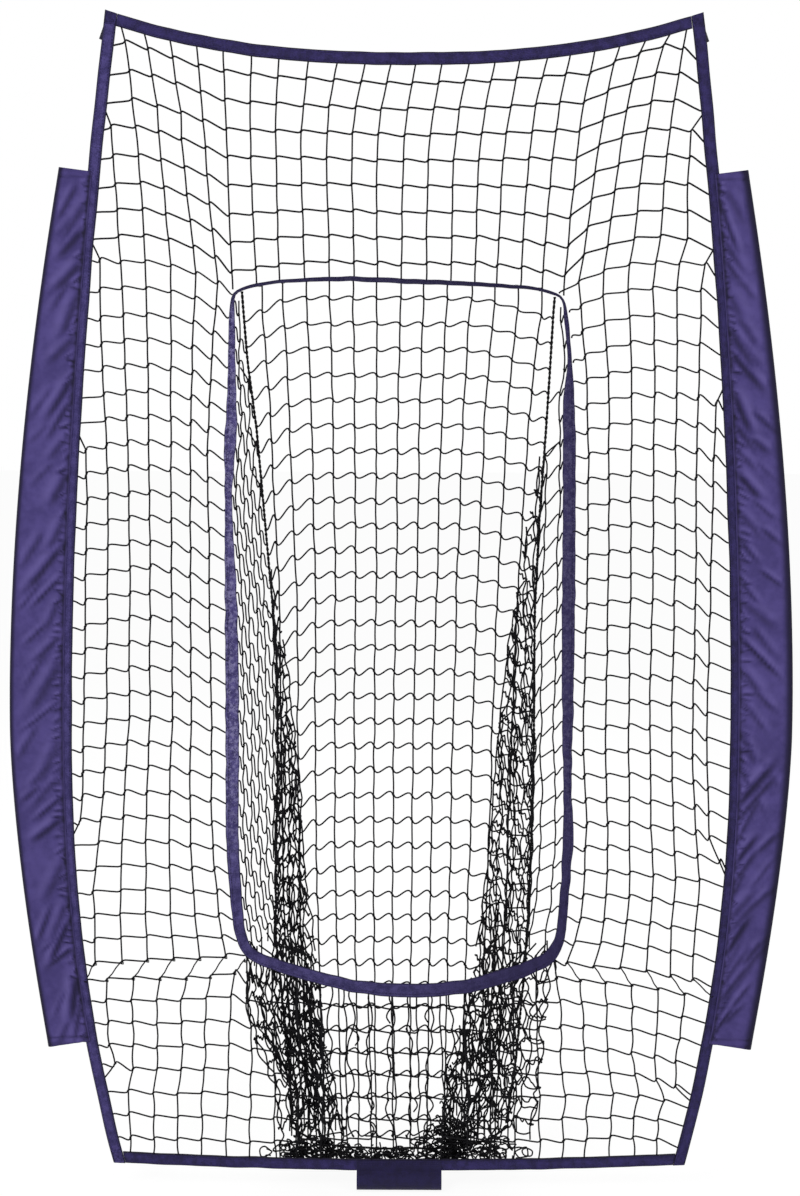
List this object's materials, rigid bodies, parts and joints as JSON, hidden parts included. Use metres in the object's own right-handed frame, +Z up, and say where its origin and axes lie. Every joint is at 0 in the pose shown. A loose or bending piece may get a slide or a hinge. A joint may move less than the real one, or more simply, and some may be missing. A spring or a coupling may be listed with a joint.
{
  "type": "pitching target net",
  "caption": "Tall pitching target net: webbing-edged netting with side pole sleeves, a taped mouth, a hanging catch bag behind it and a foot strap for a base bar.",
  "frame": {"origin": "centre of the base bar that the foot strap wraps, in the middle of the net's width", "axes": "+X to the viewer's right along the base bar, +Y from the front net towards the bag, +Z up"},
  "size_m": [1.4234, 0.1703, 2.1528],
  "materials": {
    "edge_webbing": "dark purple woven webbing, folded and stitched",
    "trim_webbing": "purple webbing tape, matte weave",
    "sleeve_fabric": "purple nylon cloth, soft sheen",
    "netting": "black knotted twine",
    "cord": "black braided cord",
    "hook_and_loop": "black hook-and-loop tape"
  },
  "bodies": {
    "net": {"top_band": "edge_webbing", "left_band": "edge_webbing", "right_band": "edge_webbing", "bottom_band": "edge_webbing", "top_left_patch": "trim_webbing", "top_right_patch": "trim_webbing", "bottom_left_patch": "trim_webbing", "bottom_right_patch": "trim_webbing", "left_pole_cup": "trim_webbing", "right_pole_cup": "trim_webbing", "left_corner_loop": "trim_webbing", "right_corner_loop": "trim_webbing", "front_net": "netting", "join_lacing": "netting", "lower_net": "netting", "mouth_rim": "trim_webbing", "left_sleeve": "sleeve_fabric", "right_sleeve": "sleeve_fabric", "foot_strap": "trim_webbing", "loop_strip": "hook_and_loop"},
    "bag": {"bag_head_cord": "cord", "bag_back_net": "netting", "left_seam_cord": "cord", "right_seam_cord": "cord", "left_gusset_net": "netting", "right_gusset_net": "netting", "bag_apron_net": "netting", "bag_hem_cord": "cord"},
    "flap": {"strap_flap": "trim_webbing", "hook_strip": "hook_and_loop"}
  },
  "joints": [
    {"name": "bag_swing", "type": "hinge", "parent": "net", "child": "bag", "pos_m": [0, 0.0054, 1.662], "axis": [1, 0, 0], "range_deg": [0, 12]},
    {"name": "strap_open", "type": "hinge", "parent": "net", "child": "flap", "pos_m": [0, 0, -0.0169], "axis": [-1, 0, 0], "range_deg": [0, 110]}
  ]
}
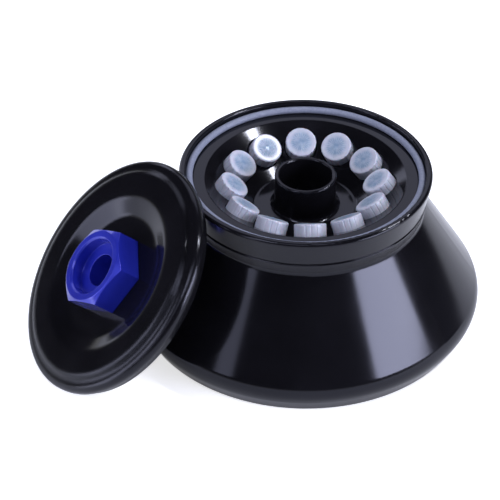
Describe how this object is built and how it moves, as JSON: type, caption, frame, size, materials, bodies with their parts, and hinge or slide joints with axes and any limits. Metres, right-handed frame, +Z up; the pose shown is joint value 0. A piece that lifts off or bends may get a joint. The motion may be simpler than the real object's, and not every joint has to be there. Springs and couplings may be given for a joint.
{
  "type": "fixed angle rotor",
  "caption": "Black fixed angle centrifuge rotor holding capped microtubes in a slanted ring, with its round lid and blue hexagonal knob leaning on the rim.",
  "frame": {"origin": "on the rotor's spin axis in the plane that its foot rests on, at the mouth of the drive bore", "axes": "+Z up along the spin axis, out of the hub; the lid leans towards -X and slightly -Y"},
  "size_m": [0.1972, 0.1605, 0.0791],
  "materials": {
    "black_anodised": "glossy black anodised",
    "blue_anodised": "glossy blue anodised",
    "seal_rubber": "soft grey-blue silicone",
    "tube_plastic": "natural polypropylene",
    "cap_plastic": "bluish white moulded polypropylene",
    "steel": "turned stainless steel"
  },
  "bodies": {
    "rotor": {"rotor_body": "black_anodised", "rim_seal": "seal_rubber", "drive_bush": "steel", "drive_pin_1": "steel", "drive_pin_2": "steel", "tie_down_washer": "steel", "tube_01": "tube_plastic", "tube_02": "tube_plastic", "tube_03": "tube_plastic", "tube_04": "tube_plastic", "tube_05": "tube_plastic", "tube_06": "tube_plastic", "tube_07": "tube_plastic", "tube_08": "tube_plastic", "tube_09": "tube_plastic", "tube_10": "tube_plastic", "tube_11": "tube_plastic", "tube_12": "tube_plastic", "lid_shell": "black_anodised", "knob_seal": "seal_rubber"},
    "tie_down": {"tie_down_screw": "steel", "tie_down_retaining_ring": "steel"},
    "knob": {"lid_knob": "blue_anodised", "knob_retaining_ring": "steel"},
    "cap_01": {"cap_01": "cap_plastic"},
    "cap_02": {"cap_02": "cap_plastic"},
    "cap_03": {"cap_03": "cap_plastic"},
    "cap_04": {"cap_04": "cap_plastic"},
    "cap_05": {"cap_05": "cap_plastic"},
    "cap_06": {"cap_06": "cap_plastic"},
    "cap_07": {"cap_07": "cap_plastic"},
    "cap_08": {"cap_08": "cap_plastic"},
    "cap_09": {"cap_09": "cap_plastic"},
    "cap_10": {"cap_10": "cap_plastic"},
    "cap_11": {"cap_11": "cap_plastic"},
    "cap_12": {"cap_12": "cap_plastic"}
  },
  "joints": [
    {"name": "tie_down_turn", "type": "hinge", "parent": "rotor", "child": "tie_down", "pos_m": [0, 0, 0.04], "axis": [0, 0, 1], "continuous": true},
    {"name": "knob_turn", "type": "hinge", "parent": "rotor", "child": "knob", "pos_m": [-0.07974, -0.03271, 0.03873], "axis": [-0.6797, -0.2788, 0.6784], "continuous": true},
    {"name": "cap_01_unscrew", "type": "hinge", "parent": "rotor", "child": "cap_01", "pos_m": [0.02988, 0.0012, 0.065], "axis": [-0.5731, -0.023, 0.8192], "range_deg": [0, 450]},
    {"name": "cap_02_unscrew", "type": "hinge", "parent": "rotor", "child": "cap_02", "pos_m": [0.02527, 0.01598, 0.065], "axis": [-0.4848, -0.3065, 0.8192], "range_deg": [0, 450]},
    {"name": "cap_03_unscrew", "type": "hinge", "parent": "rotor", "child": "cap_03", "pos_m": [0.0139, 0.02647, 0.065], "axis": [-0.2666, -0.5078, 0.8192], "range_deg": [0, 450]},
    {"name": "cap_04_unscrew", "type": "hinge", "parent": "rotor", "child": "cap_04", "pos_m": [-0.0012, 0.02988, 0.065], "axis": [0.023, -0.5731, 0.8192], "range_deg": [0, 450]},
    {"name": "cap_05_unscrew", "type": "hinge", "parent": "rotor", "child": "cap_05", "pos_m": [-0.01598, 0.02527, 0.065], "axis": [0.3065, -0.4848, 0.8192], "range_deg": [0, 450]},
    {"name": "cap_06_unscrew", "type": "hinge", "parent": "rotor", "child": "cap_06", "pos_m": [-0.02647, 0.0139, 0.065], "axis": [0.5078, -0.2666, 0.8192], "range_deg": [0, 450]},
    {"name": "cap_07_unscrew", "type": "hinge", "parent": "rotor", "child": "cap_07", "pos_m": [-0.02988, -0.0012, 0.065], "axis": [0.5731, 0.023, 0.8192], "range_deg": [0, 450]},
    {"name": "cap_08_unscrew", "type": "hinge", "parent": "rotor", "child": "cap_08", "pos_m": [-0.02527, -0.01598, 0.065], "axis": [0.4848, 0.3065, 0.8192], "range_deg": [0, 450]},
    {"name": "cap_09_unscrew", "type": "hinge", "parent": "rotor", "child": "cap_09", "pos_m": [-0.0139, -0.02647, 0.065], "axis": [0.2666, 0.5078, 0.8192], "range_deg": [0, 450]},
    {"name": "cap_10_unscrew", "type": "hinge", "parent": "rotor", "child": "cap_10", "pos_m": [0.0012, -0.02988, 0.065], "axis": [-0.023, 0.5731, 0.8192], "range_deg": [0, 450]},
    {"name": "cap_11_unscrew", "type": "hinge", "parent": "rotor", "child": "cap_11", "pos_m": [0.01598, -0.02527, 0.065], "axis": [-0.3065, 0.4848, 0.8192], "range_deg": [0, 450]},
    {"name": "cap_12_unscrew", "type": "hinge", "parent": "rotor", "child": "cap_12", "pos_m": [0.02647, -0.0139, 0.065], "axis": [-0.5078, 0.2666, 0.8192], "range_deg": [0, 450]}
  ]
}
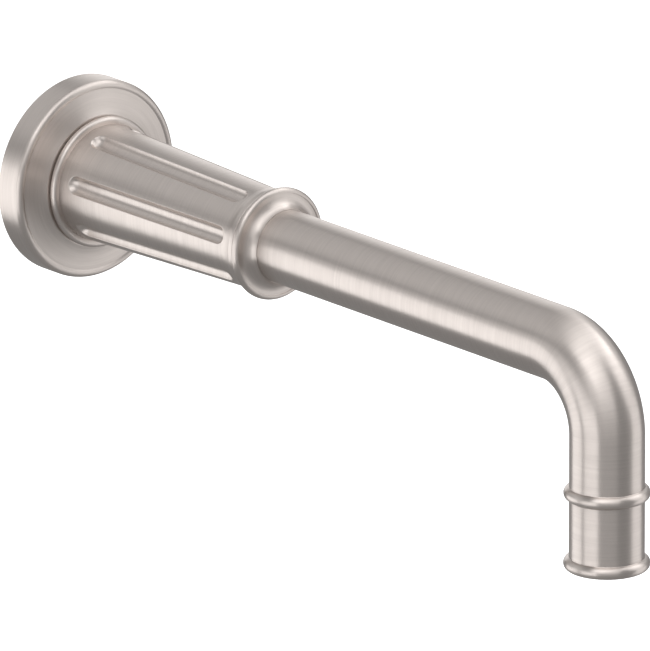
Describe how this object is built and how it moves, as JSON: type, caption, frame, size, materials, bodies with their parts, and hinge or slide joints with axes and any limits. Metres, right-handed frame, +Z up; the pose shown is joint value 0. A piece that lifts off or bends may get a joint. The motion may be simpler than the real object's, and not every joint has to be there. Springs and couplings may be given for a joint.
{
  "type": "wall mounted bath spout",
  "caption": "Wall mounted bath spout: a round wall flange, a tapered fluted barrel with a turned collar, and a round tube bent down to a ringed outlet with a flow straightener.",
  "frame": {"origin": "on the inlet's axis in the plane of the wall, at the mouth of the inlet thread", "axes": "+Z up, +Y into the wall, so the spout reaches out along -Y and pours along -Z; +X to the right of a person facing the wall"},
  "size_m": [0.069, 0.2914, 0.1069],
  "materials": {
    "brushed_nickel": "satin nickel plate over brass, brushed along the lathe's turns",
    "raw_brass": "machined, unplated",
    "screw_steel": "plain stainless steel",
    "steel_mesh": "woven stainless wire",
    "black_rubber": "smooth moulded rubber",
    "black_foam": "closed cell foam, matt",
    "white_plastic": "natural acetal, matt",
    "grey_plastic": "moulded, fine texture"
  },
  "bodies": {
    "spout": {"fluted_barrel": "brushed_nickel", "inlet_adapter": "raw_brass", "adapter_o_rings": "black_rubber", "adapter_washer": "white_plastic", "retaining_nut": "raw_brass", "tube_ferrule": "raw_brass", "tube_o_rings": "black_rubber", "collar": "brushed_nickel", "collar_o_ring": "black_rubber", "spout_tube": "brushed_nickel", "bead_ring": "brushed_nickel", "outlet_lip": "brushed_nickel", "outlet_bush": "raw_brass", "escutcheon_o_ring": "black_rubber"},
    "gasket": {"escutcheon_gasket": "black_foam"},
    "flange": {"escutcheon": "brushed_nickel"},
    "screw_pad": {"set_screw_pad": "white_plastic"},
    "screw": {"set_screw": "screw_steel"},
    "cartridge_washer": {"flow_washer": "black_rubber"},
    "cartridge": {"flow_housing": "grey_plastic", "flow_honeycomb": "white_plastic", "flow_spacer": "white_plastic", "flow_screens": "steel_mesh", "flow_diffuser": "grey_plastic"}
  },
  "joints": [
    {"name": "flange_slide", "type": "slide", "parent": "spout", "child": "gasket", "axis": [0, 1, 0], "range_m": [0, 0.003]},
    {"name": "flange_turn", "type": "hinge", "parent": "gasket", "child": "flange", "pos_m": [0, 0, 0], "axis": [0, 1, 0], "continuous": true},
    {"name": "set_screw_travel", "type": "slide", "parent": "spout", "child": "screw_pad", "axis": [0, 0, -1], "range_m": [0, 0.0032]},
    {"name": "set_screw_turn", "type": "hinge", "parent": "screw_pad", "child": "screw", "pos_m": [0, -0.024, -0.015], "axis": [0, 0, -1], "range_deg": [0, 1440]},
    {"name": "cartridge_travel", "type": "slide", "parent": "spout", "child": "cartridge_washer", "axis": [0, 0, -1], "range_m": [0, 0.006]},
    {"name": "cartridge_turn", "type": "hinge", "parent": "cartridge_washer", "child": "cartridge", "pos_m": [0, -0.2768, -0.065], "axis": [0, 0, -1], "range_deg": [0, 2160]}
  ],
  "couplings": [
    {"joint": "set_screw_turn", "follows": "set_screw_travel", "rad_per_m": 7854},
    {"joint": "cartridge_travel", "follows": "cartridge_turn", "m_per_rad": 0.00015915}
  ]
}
——————————
◆ To be done ◆
Using the listing, copy every line where the word "origin" shows up.

◆ Response below ◆
List this object's materials, rigid bodies, parts and joints as JSON, hidden parts included. Use metres in the object's own right-handed frame, +Z up, and say where its origin and axes lie. Every joint is at 0 in the pose shown. A loose or bending piece may get a slide or a hinge. A joint may move less than the real one, or more simply, and some may be missing. A spring or a coupling may be listed with a joint.
  "frame": {"origin": "centre of the base bar that the foot strap wraps, in the middle of the net's width", "axes": "+X to the viewer's right along the base bar, +Y from the front net towards the bag, +Z up"},
  "frame": {"origin": "on the rotor's spin axis in the plane that its foot rests on, at the mouth of the drive bore", "axes": "+Z up along the spin axis, out of the hub; the lid leans towards -X and slightly -Y"},
  "frame": {"origin": "on the inlet's axis in the plane of the wall, at the mouth of the inlet thread", "axes": "+Z up, +Y into the wall, so the spout reaches out along -Y and pours along -Z; +X to the right of a person facing the wall"},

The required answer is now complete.